A while back, my wife and I got invited to a "joke party." A joke party, I found out, is a party where everyone tells jokes, with prizes going to the funniest. My initial revulsion at going to this kind of party was tempered by the prospect of winning the funniest joke prize. "After all," I said to myself, "if I, the host of The World's Only Comedy Site, cannot walk away with the amateur joke-telling prize, then I am a hypocrite and a failure, just as the inner voices tell me relentlessly day and night."
The night of the party, we arrived to find everyone sitting in the living room, drinking beer and eating chips. At a certain point in the evening, our hosts laid out the ground rules: everyone could tell up to two jokes. After the jokes, they'd take a show of hands, then award a grand prize and a runner-up. The grand prize was not revealed, but we were promised that it was good.
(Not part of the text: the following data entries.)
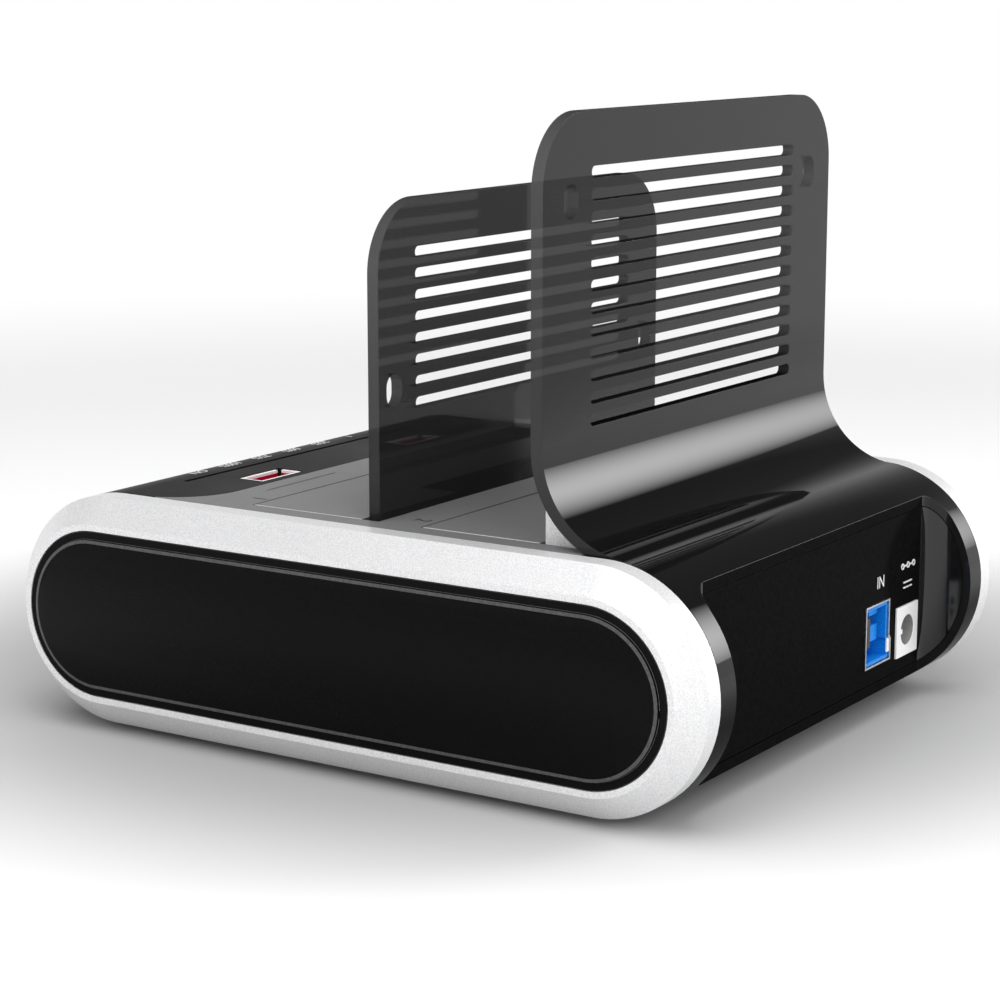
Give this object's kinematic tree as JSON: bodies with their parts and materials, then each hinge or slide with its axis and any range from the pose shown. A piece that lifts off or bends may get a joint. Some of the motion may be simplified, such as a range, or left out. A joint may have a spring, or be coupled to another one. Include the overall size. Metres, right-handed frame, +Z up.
{
  "type": "drive duplicator",
  "caption": "Upright-loading drive dock: round-ended body with silver end frames, two sprung bay flaps, slotted smoked back plates and a rear socket recess.",
  "frame": {"origin": "on the table, under the middle of the body's outer box", "axes": "+X along the width between the two silver end frames, +Y from the front switches to the rear sockets, +Z up"},
  "size_m": [0.1358, 0.16, 0.1266],
  "materials": {
    "silver_frame": "fine bead-blasted silver-white lacquer over moulded plastic",
    "silver_deck": "satin silver-grey lacquer with a soft grain",
    "black_panel": "piano black with a light bevelled edge line",
    "black_gloss": "piano black",
    "smoked_shell": "smoked black clear moulding, opaque below the flare",
    "black_matte": "fine textured black plastic",
    "rubber_foot": "matt black rubber",
    "steel": "bright plated steel",
    "brass_pin": "turned and plated",
    "circuit_board": "green solder mask",
    "black_component": "moulded black component plastic",
    "power_part": "dark sleeve and ferrite",
    "port_blue": "bright blue moulded insert",
    "port_white": "white moulded plastic",
    "switch_red": "bright red moulded plastic",
    "light_guide": "dark smoked light guide",
    "lamp_blue": "clear lamp lens"
  },
  "bodies": {
    "housing": {"bay_guide_front": "black_matte", "bay_guide_rear": "black_matte", "body_screws": "steel", "bottom_shell": "black_matte", "capacitors": "power_part", "controller_chip": "black_component", "dc_jack_housing": "port_white", "dc_jack_pin": "brass_pin", "divider_plate": "smoked_shell", "divider_screws": "steel", "drive_socket_front": "black_component", "drive_socket_rear": "black_component", "end_frame_left": "silver_frame", "end_frame_right": "silver_frame", "end_panel_left": "black_panel", "end_panel_right": "black_panel", "flap_pin_front": "steel", "flap_pin_rear": "steel", "flap_spring_front": "steel", "flap_spring_rear": "steel", "foot_front_left": "rubber_foot", "foot_front_right": "rubber_foot", "foot_rear_left": "rubber_foot", "foot_rear_right": "rubber_foot", "frame_screws": "steel", "front_bezel": "black_gloss", "inner_wall_left": "black_matte", "inner_wall_right": "black_matte", "io_panel": "black_gloss", "light_bar": "light_guide", "light_board": "circuit_board", "light_board_screws": "steel", "lug_screws": "steel", "main_board": "circuit_board", "power_coil": "power_part", "rear_cover": "smoked_shell", "status_lamps": "lamp_blue", "switch_liner_left": "port_white", "switch_liner_right": "port_white", "top_deck": "silver_deck", "usb_socket_insert": "port_blue", "usb_socket_shell": "steel"},
    "flap_front": {"bay_flap_front": "silver_deck"},
    "flap_rear": {"bay_flap_rear": "silver_deck"},
    "rocker_right": {"switch_rocker_right": "switch_red"},
    "rocker_left": {"switch_rocker_left": "switch_red"}
  },
  "joints": [
    {"name": "front_flap_hinge", "type": "hinge", "parent": "housing", "child": "flap_front", "pos_m": [0, -0.0303, 0.0442], "axis": [-1, 0, 0], "range_deg": [0, 89], "stiffness_Nm_per_rad": 0.0025, "springref_deg": -40.11},
    {"name": "rear_flap_hinge", "type": "hinge", "parent": "housing", "child": "flap_rear", "pos_m": [0, 0.0099, 0.0442], "axis": [-1, 0, 0], "range_deg": [0, 89], "stiffness_Nm_per_rad": 0.0025, "springref_deg": -40.11},
    {"name": "right_rocker_pivot", "type": "hinge", "parent": "housing", "child": "rocker_right", "pos_m": [0.026, -0.0443, 0.0448], "axis": [0, 1, 0], "range_deg": [0, 16]},
    {"name": "left_rocker_pivot", "type": "hinge", "parent": "housing", "child": "rocker_left", "pos_m": [-0.026, -0.0443, 0.0448], "axis": [0, 1, 0], "range_deg": [0, 16]}
  ]
}
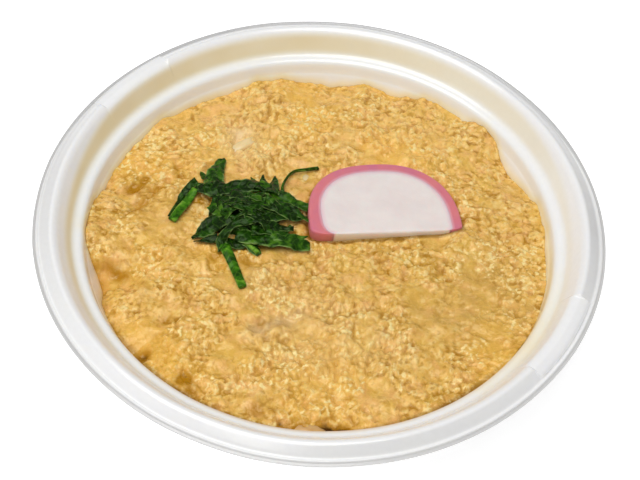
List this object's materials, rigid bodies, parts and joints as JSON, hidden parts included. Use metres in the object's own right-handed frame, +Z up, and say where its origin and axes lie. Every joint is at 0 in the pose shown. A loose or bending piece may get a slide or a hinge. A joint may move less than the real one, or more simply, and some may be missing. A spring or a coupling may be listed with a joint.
{
  "type": "bowl of egg ankake udon",
  "caption": "Round white foam bowl filled with udon noodles under a thick egg sauce, topped with a pink-edged fish cake slice and a heap of chopped leafy greens.",
  "frame": {"origin": "centre of the bowl's base, on the surface that it stands on", "axes": "+Z up, +X to the right as the bowl is seen with the fish cake on the right, +Y to its far side"},
  "size_m": [0.19, 0.19, 0.0626],
  "materials": {
    "foam": "smooth white foamed plastic with a faint pearly sheen",
    "egg_sauce": "thick wet sauce full of fine cooked egg curds",
    "fish_cake_white": "smooth moist cut face",
    "fish_cake_pink": "smooth moist pink layer",
    "greens": "wet cooked leaves, dark with lighter stems",
    "noodle": "smooth wet wheat noodle"
  },
  "bodies": {
    "root": {"bowl": "foam", "egg_ankake": "egg_sauce", "kamaboko_white": "fish_cake_white", "kamaboko_pink": "fish_cake_pink", "greens": "greens", "udon_noodle_front": "noodle", "udon_noodle_near": "noodle", "udon_noodle_far": "noodle", "udon_noodle_middle": "noodle"}
  },
  "joints": []
}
Folks started telling jokes. Some of them were good, as one might expect, and some of them sucked. Some people had the gift of joke delivery, and some did not. We had heard about a half dozen jokes when it was my turn.
Now, I'm not exactly sure why I chose this joke, because everyone has heard it before, and the punchline is a pun. Most people hate puns. The joke can be told very quickly, but one year at high school summer camp, I knew a very funny kid who told this joke, and he really stretched it out. I mean, it went on for about five minutes, and all of us were like, "Come ON, get to the punchline already." And then he finally hit the punchline, which was already a groaner, but the fact that he had made us wait so long to get to the pun made us all kind of mad. But at the same time, it was kind of funny. It was like the anti-joke.
Anyway, I told that joke, except that I really stretched it out. I mean, I went on, no kidding, for ten to fifteen minutes. Several longtime ZUG fans have observed that my comedy career is marked by a habit to take a routine to excess, so much that it becomes uncomfortable, then excruciating, until finally the bit blows up in my face. I cannot think of a more accurate depiction of what went on during my joke. Practically everyone already knew the punchline, and they were all just like, "Please get to the end of this hellish nightmare." And still I went on. I mean, I really went on too long. It was interminable. Maybe if I keep adding sentences to the end of this paragraph, I'll be able to convey how much longer I went on than necessary. I thought about writing up the way I told it, but my computer doesn't have enough hard drive space to store the complete joke.
When I finally got to the punchline, there was almost complete silence. I mean, two or three people kind of made a nervous chuckle, but only to fill the awkward space. My wife looked mortified. And she had every right to be. It was terrible. I had told the worst joke of all.
We went around the room, and everyone finished their jokes. The hosts then asked if any of us would like to tell a follow-up joke. I raised my hand. Everyone looked at each other nervously, and a few excused themselves to get more liquor. And then I told the joke that made it all worthwhile. The joke, which I stole from my friend Moses Blumenstiel, goes like this.
A local psychiatrist recently decided to have a Halloween party for his colleagues. Since many of his guests worked in the mental health field, he asked everyone to come dressed as their favorite emotion.
The night of the big party arrived, and the psychiatrist answered the door to find his first guest, a burly male dressed up in drag, wearing a woman's dress accented by lipstick, earrings, and a beard. "And what emotion are you?" asked the psychiatrist. The guy said, "I'm in distress."
Several minutes later, the doorbell rang again. The psychiatrist answered to find a woman dressed up as a giant pear-shaped fruit. "What are you supposed to be?" asked the psychiatrist. "I'm in despair," she replied.
When the doorbell rang a third time, the psychiatrist answered to find one of his colleagues naked, his flaccid penis resting in a bowl of tapioca pudding. After he overcame his initial shock and revulsion, the psychiatrist said, "I give up. Explain your costume."
The man replied, "I'm Frost-ing disgusted."
When I say the room broke up, I mean that chunks of plaster were falling off the ceiling. When I say I brought the house down, I mean the very foundation of the building began to crumble. People were laughing so hard that some required emergency oxygen treatments, and one woman had to be wheeled out for surgery. (Trust me, it tells better in person.)
You see, I had set it up perfectly. By making my first joke the worst joke, I set the expectation that I sucked. And you know what? I didn't suck. I won the grand prize, mothaFrostahs.
The grand prize, by the way, was a book of jokes.